Transactions aren’t new. We’ve been using them for decades. When we use them at disk I/O speeds, we find the overhead is acceptable. When we use them at memory speeds we find the overhead of transactions is too high to make them practical to do in software. This gave birth to the idea of hardware transactions. Hardware transactions can be used in databases (see Exploiting Hardware Transactional Memory in Main-Memory Databases) quite effectively. They don’t suffer from the high overhead of software transactions. The author points out a limitation here: “Hardware transactions, while efficient, are typically limited by the size and associativity of the last-level cache”. When a cache line cannot remain in the CPU, the transaction is aborted. Software must then handle the abort: “For these reasons, programs that use hardware transactions typically require a software backup.” As we saw in previous work (again Exploiting Hardware Transactional Memory in Main-Memory Databases) just retrying the operation once or twice often resolve the fault. But sometimes the operation is just not viable on the system at the present time.

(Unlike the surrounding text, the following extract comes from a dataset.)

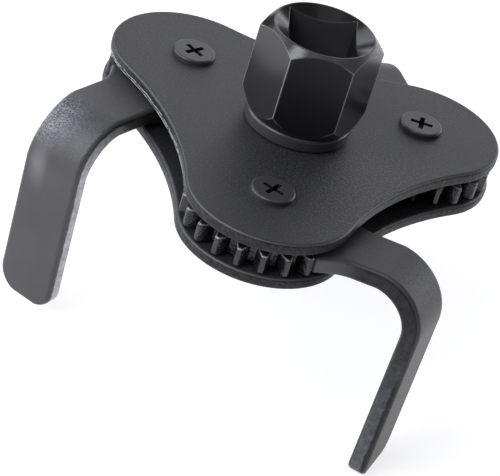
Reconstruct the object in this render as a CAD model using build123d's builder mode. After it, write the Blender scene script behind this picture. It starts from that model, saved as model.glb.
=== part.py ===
"""Two-way oil filter wrench: a driven sun gear swings three geared jaws that grip the end of an oil filter.

Frame: +Z up along the drive axis, origin at the centre of the square drive's mouth, millimetres.
The tool stands on its three jaw tips with the drive head on top.
"""

import os
from math import acos, cos, degrees, pi, radians, sin, sqrt, tan

from build123d import *

os.makedirs("parts", exist_ok=True)

# Gear train: three jaws of 21 teeth (partly cut away) around an 18-tooth sun gear
MODULE = 1.36
PRESSURE_ANGLE = 20.0
SUN_TEETH = 18
JAW_TEETH = 21
TOOTH_THINNING = 0.24  # taken off each tooth at the pitch circle, for backlash
ROOT_DEPTH = 1.25  # depth of a tooth space below the pitch circle, in modules
TOOTH_ROOTING = 0.5  # how far a tooth is sunk into the gear's body
FLANK_STEPS = 4
PIVOT_CIRCLE = MODULE * (SUN_TEETH + JAW_TEETH) / 2  # radius of the circle the three pivots stand on
LOBES = {"front": -90.0, "right": 30.0, "left": 150.0}  # direction of each lobe of the plates

# Heights, downward from the mouth of the drive
HEAD_HEIGHT = 18.0
COLLAR_THICKNESS = 2.85
TOP_PLATE_THICKNESS = 2.4
PLATE_GAP = 5.2
BOTTOM_PLATE_THICKNESS = 2.3
HEAD_FOOT = -HEAD_HEIGHT
TOP_PLATE_TOP = HEAD_FOOT - COLLAR_THICKNESS
TOP_PLATE_FOOT = TOP_PLATE_TOP - TOP_PLATE_THICKNESS
BOTTOM_PLATE_TOP = TOP_PLATE_FOOT - PLATE_GAP
BOTTOM_PLATE_FOOT = BOTTOM_PLATE_TOP - BOTTOM_PLATE_THICKNESS

# Fits
RUNNING = 0.06  # radial clearance of every turning fit
SLIP = 0.05  # gap between flat faces that slide on each other
SEATED = 0.02  # gap around a piece that sits still on its seat
END_PLAY = 0.1  # free height over the gears
SCREW_CLEARANCE = 0.1  # radial, where a screw passes through
CUT_MARGIN = 1.0  # how far a cutting shape reaches past the surface it cuts

# Plates: three round lobes joined by long hollow curves
LOBE_RADIUS = 16.0
WAIST_RADIUS = 25.84
PLATE_EDGE_ROUND = 0.7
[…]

The author’s summary of the impact of hardware transactions is interesting:
The author predicts that direct hardware support for transactions will have a pervasive effect across the software stack, affecting how we implement and reason about everything from low-level constructs like mutual exclusion locks, to concurrent data structures such as skip-‐lists or priority queues, to system-‐level constructs such as read-‐copy-‐update (RCU), all the way to run-time support for high-‐level language synchronization mechanisms.
So far, this change has not been pervasive. I have seen signs of it in the operating system, where lock operations now take advantage of lock elision in some circumstances. Systems, and software stacks, do change slowly. Backwards compatibility is a big issue. As we move forward though, we need to keep these new mechanisms in mind as we construct new functionality. Better and faster are the goals.